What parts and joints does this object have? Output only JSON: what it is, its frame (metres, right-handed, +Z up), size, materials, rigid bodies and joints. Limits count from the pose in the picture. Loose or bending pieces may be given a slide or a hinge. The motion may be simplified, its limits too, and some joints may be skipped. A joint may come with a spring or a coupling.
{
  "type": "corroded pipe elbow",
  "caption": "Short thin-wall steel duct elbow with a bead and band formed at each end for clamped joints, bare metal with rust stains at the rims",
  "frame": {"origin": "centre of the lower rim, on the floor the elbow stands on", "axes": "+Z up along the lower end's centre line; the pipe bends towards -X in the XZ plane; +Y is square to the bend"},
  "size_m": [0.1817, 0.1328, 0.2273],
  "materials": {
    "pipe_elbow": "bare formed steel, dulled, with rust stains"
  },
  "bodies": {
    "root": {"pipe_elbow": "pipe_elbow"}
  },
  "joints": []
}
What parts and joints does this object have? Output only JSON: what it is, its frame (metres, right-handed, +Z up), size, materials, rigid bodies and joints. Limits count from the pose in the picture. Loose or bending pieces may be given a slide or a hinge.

==============================

Copy out the whole listing exactly; please set it all down.

What parts and joints does this object have? Output only JSON: what it is, its frame (metres, right-handed, +Z up), size, materials, rigid bodies and joints. Limits count from the pose in the picture. Loose or bending pieces may be given a slide or a hinge. The motion may be simplified, its limits too, and some joints may be skipped. A joint may come with a spring or a coupling.
{
  "type": "corroded pipe elbow",
  "caption": "Short thin-wall steel duct elbow with a bead and band formed at each end for clamped joints, bare metal with rust stains at the rims",
  "frame": {"origin": "centre of the lower rim, on the floor the elbow stands on", "axes": "+Z up along the lower end's centre line; the pipe bends towards -X in the XZ plane; +Y is square to the bend"},
  "size_m": [0.1817, 0.1328, 0.2273],
  "materials": {
    "pipe_elbow": "bare formed steel, dulled, with rust stains"
  },
  "bodies": {
    "root": {"pipe_elbow": "pipe_elbow"}
  },
  "joints": []
}
What parts and joints does this object have? Output only JSON: what it is, its frame (metres, right-handed, +Z up), size, materials, rigid bodies and joints. Limits count from the pose in the picture. Loose or bending pieces may be given a slide or a hinge.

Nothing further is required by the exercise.